Savannah River works to speed up shipments of surplus Pu to WIPP
Workers at the Department of Energy’s Savannah River Site in South Carolina recently finished transferring equipment to the site’s K Area in preparation of shipping downblended plutonium to the Waste Isolation Pilot Plant in New Mexico for disposal. The plutonium is part of the 34 metric tons of surplus plutonium the National Nuclear Security Administration plans to ship to WIPP under the “dilute and dispose” option the department adopted following the cancellation of the MOX Fuel Fabrication Facility project.
As announced by the DOE on April 6, the equipment transferred from SRS’s Solid Waste Management Facility (SWMF) to the K Area Criticality Control Overpack Characterization and Storage Pad included an X-ray system used to inspect radioactive waste drums without opening them. Waste characterization and shipping activities are being consolidated at the K Area storage facility, which will add capacity to store more than 3,800 drums awaiting shipment to WIPP.

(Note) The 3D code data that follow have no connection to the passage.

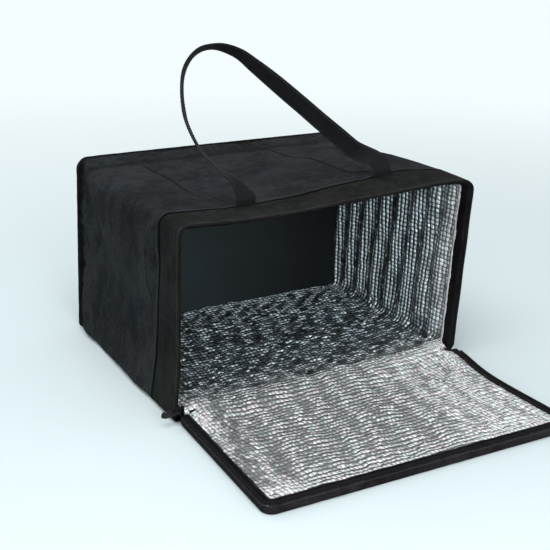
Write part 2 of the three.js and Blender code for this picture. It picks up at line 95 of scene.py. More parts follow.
class BagSizes(bpy.types.PropertyGroup):
    """Sizes of the sewn details"""

    row_pitch: bpy.props.FloatProperty(
        name="Foil row pitch", description="Distance between the foil's embossed rows",
        default=0.0072, unit="LENGTH")
    cell_pitch: bpy.props.FloatProperty(
        name="Foil cell pitch", description="Length of one embossed cell along a row",
        default=0.0054, unit="LENGTH")
    emboss: bpy.props.FloatProperty(
        name="Foil emboss", description="Height of the foil's embossed cells",
        default=0.0007, unit="LENGTH")
    billow: bpy.props.FloatProperty(
        name="Wall billow", description="Height of the lining's soft waves on the walls",
        default=0.0016, unit="LENGTH")
    stitch_pitch: bpy.props.FloatProperty(
        name="Stitch pitch", description="Distance from one stitch to the next",
        default=0.0034, unit="LENGTH")
    thread: bpy.props.FloatProperty(
        name="Thread", description="Thickness of the sewing thread",
        default=0.0006, unit="LENGTH")
    coil_pitch: bpy.props.FloatProperty(
        name="Zip coil pitch", description="Length of one turn of the zip's coil",
        default=0.0014, unit="LENGTH")
    wrinkle_cap: bpy.props.FloatProperty(
        name="Wrinkle cap", description="Farthest that the simulated fabric may move",
        default=0.005, unit="LENGTH")


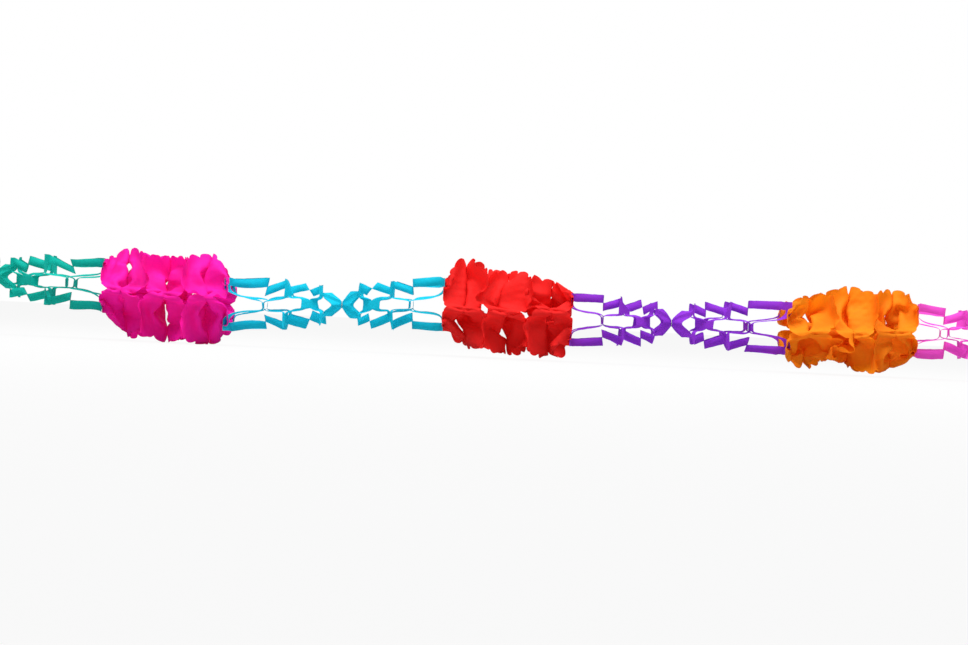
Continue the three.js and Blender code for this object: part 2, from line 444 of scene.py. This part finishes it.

Construction of the additional storage is scheduled for completion later this year. After the storage facility is complete, the DOE and the Environmental Protection Agency will conduct regulatory reviews prior to WIPP authorizing the first shipment, which is planned for 2022.
Increased efficiency: DOE Nuclear Materials senior technical advisor Maxcine Maxted said that moving the equipment to K Area will eliminate the step of sending the drums to SWMF for characterization and shipment to WIPP. “Now we can perform both of those tasks right from K Area, making the process more efficient,” Maxted said.
Workers also have completed extensive facility modifications and equipment upgrades at K Area to dilute the plutonium more efficiently, the DOE said. To reduce the threat of proliferation, the surplus weapons-grade plutonium is being converted to an oxide, blended with an adulterant, and disposed of as transuranic waste.
WIPP acceptance: Before being shipped to WIPP, the containers of downblended plutonium will need to be certified that they meet the repository’s waste acceptance criteria.
DOE Savannah River Waste Disposition Programs division director Sonitza Blanco said, “WIPP has specific standards for the type of materials allowed in their underground repository. The examination is performed under the certified Central Characterization Program, which is managed by the personnel from the managing and operating contractor of WIPP, Nuclear Waste Partnership. It verifies and validates that the waste within each container matches the documentation provided by SRS and that it does not contain any WIPP-prohibited items.”